--- Work to be completed ---
Set down each entry from the block beneath, exactly as written.

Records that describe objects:
******
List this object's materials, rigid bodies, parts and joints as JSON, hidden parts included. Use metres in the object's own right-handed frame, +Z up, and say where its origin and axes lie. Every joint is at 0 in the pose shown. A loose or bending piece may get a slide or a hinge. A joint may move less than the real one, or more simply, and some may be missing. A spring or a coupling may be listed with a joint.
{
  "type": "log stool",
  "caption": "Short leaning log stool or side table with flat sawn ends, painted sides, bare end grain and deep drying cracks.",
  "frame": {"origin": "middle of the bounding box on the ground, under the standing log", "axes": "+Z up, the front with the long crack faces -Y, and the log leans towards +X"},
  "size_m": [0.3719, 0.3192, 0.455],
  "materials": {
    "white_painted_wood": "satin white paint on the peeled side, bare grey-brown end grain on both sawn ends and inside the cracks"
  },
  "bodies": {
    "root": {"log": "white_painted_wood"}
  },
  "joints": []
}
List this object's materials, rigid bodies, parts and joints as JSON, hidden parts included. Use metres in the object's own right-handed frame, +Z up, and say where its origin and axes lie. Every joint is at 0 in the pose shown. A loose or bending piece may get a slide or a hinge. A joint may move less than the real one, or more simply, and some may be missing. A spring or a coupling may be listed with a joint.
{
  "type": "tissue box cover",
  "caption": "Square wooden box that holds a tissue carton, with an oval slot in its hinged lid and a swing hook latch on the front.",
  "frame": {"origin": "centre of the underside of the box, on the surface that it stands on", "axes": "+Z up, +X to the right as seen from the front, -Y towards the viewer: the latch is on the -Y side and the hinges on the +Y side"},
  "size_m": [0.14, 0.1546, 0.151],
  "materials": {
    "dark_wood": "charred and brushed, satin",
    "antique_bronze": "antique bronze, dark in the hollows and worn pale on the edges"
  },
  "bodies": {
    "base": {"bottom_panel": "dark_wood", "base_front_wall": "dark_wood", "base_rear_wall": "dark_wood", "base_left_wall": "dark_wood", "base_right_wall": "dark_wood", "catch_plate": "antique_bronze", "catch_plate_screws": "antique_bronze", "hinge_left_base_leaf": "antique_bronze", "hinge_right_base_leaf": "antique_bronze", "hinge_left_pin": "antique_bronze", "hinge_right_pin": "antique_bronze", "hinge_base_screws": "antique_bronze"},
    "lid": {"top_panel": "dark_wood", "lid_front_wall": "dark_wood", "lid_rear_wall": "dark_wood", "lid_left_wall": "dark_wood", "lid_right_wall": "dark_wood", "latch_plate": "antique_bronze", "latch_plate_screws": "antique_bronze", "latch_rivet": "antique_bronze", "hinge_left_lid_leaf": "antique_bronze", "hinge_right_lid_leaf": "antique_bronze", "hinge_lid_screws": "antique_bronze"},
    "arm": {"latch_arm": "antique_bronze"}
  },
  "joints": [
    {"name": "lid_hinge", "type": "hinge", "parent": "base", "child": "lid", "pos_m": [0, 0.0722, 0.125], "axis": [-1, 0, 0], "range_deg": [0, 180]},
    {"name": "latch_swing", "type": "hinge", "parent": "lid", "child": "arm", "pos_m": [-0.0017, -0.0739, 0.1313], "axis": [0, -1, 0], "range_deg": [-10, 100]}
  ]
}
******
--- Result of the exercise ---
List this object's materials, rigid bodies, parts and joints as JSON, hidden parts included. Use metres in the object's own right-handed frame, +Z up, and say where its origin and axes lie. Every joint is at 0 in the pose shown. A loose or bending piece may get a slide or a hinge. A joint may move less than the real one, or more simply, and some may be missing. A spring or a coupling may be listed with a joint.
{
  "type": "log stool",
  "caption": "Short leaning log stool or side table with flat sawn ends, painted sides, bare end grain and deep drying cracks.",
  "frame": {"origin": "middle of the bounding box on the ground, under the standing log", "axes": "+Z up, the front with the long crack faces -Y, and the log leans towards +X"},
  "size_m": [0.3719, 0.3192, 0.455],
  "materials": {
    "white_painted_wood": "satin white paint on the peeled side, bare grey-brown end grain on both sawn ends and inside the cracks"
  },
  "bodies": {
    "root": {"log": "white_painted_wood"}
  },
  "joints": []
}
List this object's materials, rigid bodies, parts and joints as JSON, hidden parts included. Use metres in the object's own right-handed frame, +Z up, and say where its origin and axes lie. Every joint is at 0 in the pose shown. A loose or bending piece may get a slide or a hinge. A joint may move less than the real one, or more simply, and some may be missing. A spring or a coupling may be listed with a joint.
{
  "type": "tissue box cover",
  "caption": "Square wooden box that holds a tissue carton, with an oval slot in its hinged lid and a swing hook latch on the front.",
  "frame": {"origin": "centre of the underside of the box, on the surface that it stands on", "axes": "+Z up, +X to the right as seen from the front, -Y towards the viewer: the latch is on the -Y side and the hinges on the +Y side"},
  "size_m": [0.14, 0.1546, 0.151],
  "materials": {
    "dark_wood": "charred and brushed, satin",
    "antique_bronze": "antique bronze, dark in the hollows and worn pale on the edges"
  },
  "bodies": {
    "base": {"bottom_panel": "dark_wood", "base_front_wall": "dark_wood", "base_rear_wall": "dark_wood", "base_left_wall": "dark_wood", "base_right_wall": "dark_wood", "catch_plate": "antique_bronze", "catch_plate_screws": "antique_bronze", "hinge_left_base_leaf": "antique_bronze", "hinge_right_base_leaf": "antique_bronze", "hinge_left_pin": "antique_bronze", "hinge_right_pin": "antique_bronze", "hinge_base_screws": "antique_bronze"},
    "lid": {"top_panel": "dark_wood", "lid_front_wall": "dark_wood", "lid_rear_wall": "dark_wood", "lid_left_wall": "dark_wood", "lid_right_wall": "dark_wood", "latch_plate": "antique_bronze", "latch_plate_screws": "antique_bronze", "latch_rivet": "antique_bronze", "hinge_left_lid_leaf": "antique_bronze", "hinge_right_lid_leaf": "antique_bronze", "hinge_lid_screws": "antique_bronze"},
    "arm": {"latch_arm": "antique_bronze"}
  },
  "joints": [
    {"name": "lid_hinge", "type": "hinge", "parent": "base", "child": "lid", "pos_m": [0, 0.0722, 0.125], "axis": [-1, 0, 0], "range_deg": [0, 180]},
    {"name": "latch_swing", "type": "hinge", "parent": "lid", "child": "arm", "pos_m": [-0.0017, -0.0739, 0.1313], "axis": [0, -1, 0], "range_deg": [-10, 100]}
  ]
}